I wish I could live in Levitan Land instead of the USA as it exists today.
Thank you from the bottom of my heart, David Levithan, for the world(s) you've given us. I hope you get to be our first Gay Jewish President.
on October 23, 2013
For the first time, a Jewish and openly gay man is elected as president of the USA. That shouldn't mean anything, should it? But it does. In the world we live in, it seems impossible.

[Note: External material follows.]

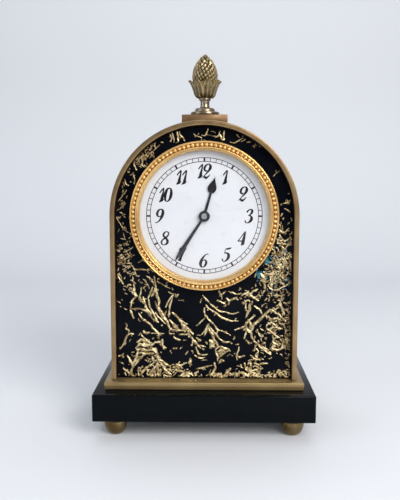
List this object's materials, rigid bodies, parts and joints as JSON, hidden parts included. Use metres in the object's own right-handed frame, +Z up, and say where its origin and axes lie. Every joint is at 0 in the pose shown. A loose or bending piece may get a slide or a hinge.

Mr. Levithan makes it possible. He shows us, through Duncan's eyes, a jewish openly gay boy himself, a moment in the not so distant future, when Abraham Stein is elected President of the United States. When the governor of Kansas questions the election and calls for a recount, Stein's voters gather up in Topeka to show support and take a stand.
Full review at: [...]
on November 20, 2010
This is the fourth Levithan book I've read, and I'd say it's my third favorite. That said, one should take into account how much I adore the two books above it on my favorites list. Boy Meets Boy was amazing on a million different levels, and Will Grayson, Will Grayson... *happy sigh.*
I found this an absolutely fascinating read considering it was written in 2006 about a future presidential campaign based on hope and community, and then what happened in the actual 2008 election, and the two years which have followed. I feel the best books make you stop and think, and this book definitely did that for me. Also, I loved Stein's speeches. Just fantastic.
I wasn't really into the love story in this book, but I think that was less where the focus was anyways, and it was meant more metaphorically, so I won't hold my disappointment against this book. (I'll just go back and read Boy Meets Boy.)
on March 5, 2013
It's a quick and good read. I was introduced to Mr. Levithan by Ellen Hopkins. I am a HUGE fan of her work and she recommended that I try his books. I have since read several. This was the latest one I read. It was slow moving at first, but picked up and had the tidy happy ending. It wasn't my favorite by any means, but it is a quick read. It also opens your eyes to political insides that you might not normally see.